Pick a destination that asks something of you
Not somewhere that terrifies you. Not a survival test. But somewhere with a small amount of friction, a place where you will have to figure something out, ask for help, or try something you have never tried before. Research on solo self-expansion is fairly consistent on this point: newness is the mechanism. Not the postcard view, not the thread count, but the moment when you are slightly outside your comfort zone and you handle it. That is the rep that builds something back. Think about the version of yourself you are curious about right now. Does she want to eat her way through a city with a great food scene, booking a single restaurant each day and filling the rest with wandering? Does she want to rent a cottage somewhere quiet and finish reading a stack of books and sleep ten hours a night? Does she want to try something physical, a hiking destination, a surf town, somewhere she uses her body in a new way? All of these are valid. The only wrong answer is choosing a destination because it is what you and your ex always talked about going to together. That trip can wait. This one belongs to who you are becoming, not who you were. Give yourself permission to pick somewhere a little unexpected, even if it surprises the people in your life when you tell them.
Build the itinerary with intentional white space
Here is where most first-time solo travelers make the mistake that turns an adventure into an anxiety spiral: they overschedule. They book every hour because the unscheduled hours feel scary. You will be alone, and alone time without a plan can start to feel like loneliness rather than freedom if you are not careful. The fix is to plan structure in the mornings and leave afternoons genuinely open. Book the one thing per day that you are most excited about, the cooking class, the museum, the guided tour, the reservations at that restaurant you have been reading about. Then let the rest unfold. What tends to trip people up is confusing a full schedule with safety. It is not. A full schedule on a solo trip just means you are running from yourself in a prettier location. The white space is where the good stuff happens. You find the bookshop by accident. You end up talking to someone interesting at the bar. You sit in a square for an hour doing nothing and realize you are not miserable. You are actually fine. More than fine. As we explore in our piece on building a solo life after a breakup, solo time stops feeling like absence and starts feeling like something else entirely once you practice being present in it. That shift does not happen on a packed itinerary. It happens in the gaps.

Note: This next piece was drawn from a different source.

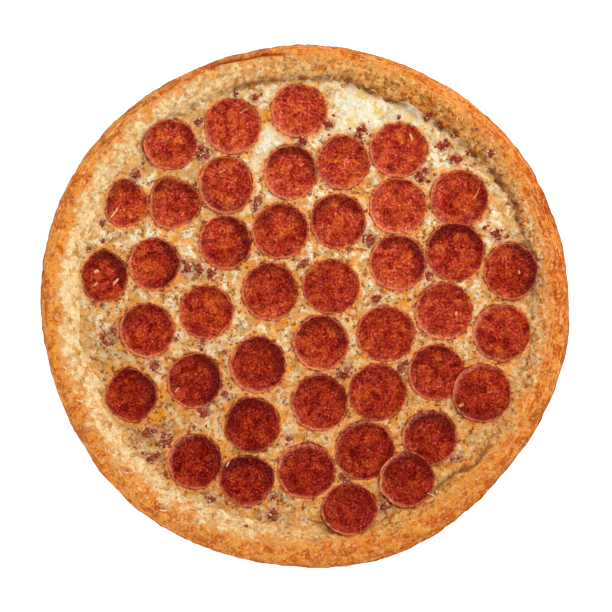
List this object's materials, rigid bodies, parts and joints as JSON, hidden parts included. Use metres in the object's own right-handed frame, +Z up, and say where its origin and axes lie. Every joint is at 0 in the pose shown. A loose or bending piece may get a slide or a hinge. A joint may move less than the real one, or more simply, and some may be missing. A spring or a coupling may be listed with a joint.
{
  "type": "pepperoni pizza",
  "caption": "Whole round pepperoni pizza, uncut, with a puffed golden crust, melted cheese, crumbs of cooked meat and slices of pepperoni, lying flat.",
  "frame": {"origin": "middle of the flat underside, where the pizza rests", "axes": "+Z up through the topping side, +Y towards the top of the picture, +X to its right"},
  "size_m": [0.35, 0.3461, 0.0223],
  "materials": {
    "crust": "baked, dry and matte",
    "cheese": "melted, soft sheen",
    "pepperoni": "cooked, slightly oily"
  },
  "bodies": {
    "root": {"crust": "crust", "cheese": "cheese", "pepperoni_01": "pepperoni", "pepperoni_02": "pepperoni", "pepperoni_03": "pepperoni", "pepperoni_04": "pepperoni", "pepperoni_05": "pepperoni", "pepperoni_06": "pepperoni", "pepperoni_07": "pepperoni", "pepperoni_08": "pepperoni", "pepperoni_09": "pepperoni", "pepperoni_10": "pepperoni", "pepperoni_11": "pepperoni", "pepperoni_12": "pepperoni", "pepperoni_13": "pepperoni", "pepperoni_14": "pepperoni", "pepperoni_15": "pepperoni", "pepperoni_16": "pepperoni", "pepperoni_17": "pepperoni", "pepperoni_18": "pepperoni", "pepperoni_19": "pepperoni", "pepperoni_20": "pepperoni", "pepperoni_21": "pepperoni", "pepperoni_22": "pepperoni", "pepperoni_23": "pepperoni", "pepperoni_24": "pepperoni", "pepperoni_25": "pepperoni", "pepperoni_26": "pepperoni", "pepperoni_27": "pepperoni", "pepperoni_28": "pepperoni", "pepperoni_29": "pepperoni", "pepperoni_30": "pepperoni", "pepperoni_31": "pepperoni", "pepperoni_32": "pepperoni", "pepperoni_33": "pepperoni", "pepperoni_34": "pepperoni", "pepperoni_35": "pepperoni", "pepperoni_36": "pepperoni", "pepperoni_37": "pepperoni", "pepperoni_38": "pepperoni", "pepperoni_39": "pepperoni", "pepperoni_40": "pepperoni", "pepperoni_41": "pepperoni", "pepperoni_42": "pepperoni"}
  },
  "joints": []
}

Handle the logistics without outsourcing them
This step sounds practical and it is, but it is also more than that. Booking your own flights, managing your own travel insurance, choosing your own accommodation without someone else weighing in, these are small acts of ownership that add up. Do not skip them or hand them off if you can avoid it. You want to arrive at this birthday knowing that you built this thing yourself. On the practical side: buy travel insurance and actually read what it covers. Book accommodation in well-reviewed, centrally located areas so you are not spending mental energy on safety logistics once you arrive. Keep digital and physical copies of your passport, travel insurance policy, and accommodation confirmations. Download offline maps before you land. If you are traveling internationally for the first time alone, pick a country with a low language barrier or strong English signage for your first trip. You can push further next time. Tell at least one person at home your full itinerary with hotel contact information, not because anything is likely to go wrong, but because it costs you nothing and eliminates a low-grade background worry. The goal is to arrive somewhere new on your milestone birthday feeling prepared and a little bit proud of yourself before the trip has even started. The logistics are part of that. Do not outsource the pride.

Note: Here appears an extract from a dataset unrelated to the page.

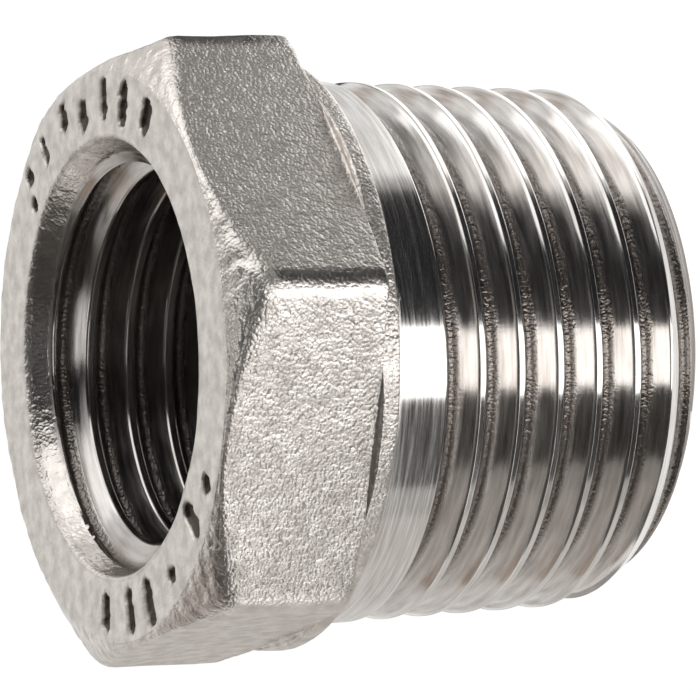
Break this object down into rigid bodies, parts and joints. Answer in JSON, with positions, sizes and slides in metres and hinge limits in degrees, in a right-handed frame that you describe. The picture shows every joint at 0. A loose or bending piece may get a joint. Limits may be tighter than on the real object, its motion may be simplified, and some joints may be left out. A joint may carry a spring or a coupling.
{
  "type": "hexagon reducing bushing",
  "caption": "Hexagon reducing bushing for pipe: a taper thread outside, a parallel thread inside, and a cast hexagon head with a round collar.",
  "frame": {"origin": "centre of the flat end of the male thread, which is the lowest face", "axes": "+Z along the bushing's axis and out of the hexagon's face, +X square to one flat of the hexagon, +Y towards a corner of the hexagon"},
  "size_m": [0.0184, 0.0204, 0.0165],
  "materials": {
    "stainless_steel": "blasted cast skin on the hexagon and collar, bright turned metal on the threads and neck"
  },
  "bodies": {
    "root": {"hex_bushing": "stainless_steel"}
  },
  "joints": []
}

Plan at least one genuinely celebratory moment
This is your birthday. A milestone one. Which means the trip needs at least one moment that is unambiguously a celebration, not just a nice experience, but something you did specifically and intentionally for yourself. Book the dinner reservation at the restaurant you have wanted to try for years. Order the wine you would never order if you were splitting a bill. Get the room with the view. Book the spa afternoon. Whatever the thing is that signals to you, this is a treat, do that thing. Some people feel self-conscious celebrating alone. There is a moment at the table when you wish there was someone across from you, someone to share the look with when the food arrives. That moment is real and it is okay to feel it. It passes. What replaces it, if you let it, is something quieter and more interesting: the particular pleasure of being somewhere wonderful on your own terms, at your own pace, answerable to no one. Research on present-moment awareness consistently suggests that the reframe in the middle of a spiral is the practice, not a detour from it. Your celebratory birthday dinner is a chance to practice being here, actually here, at a good table in a beautiful place, as yourself. That is worth booking for.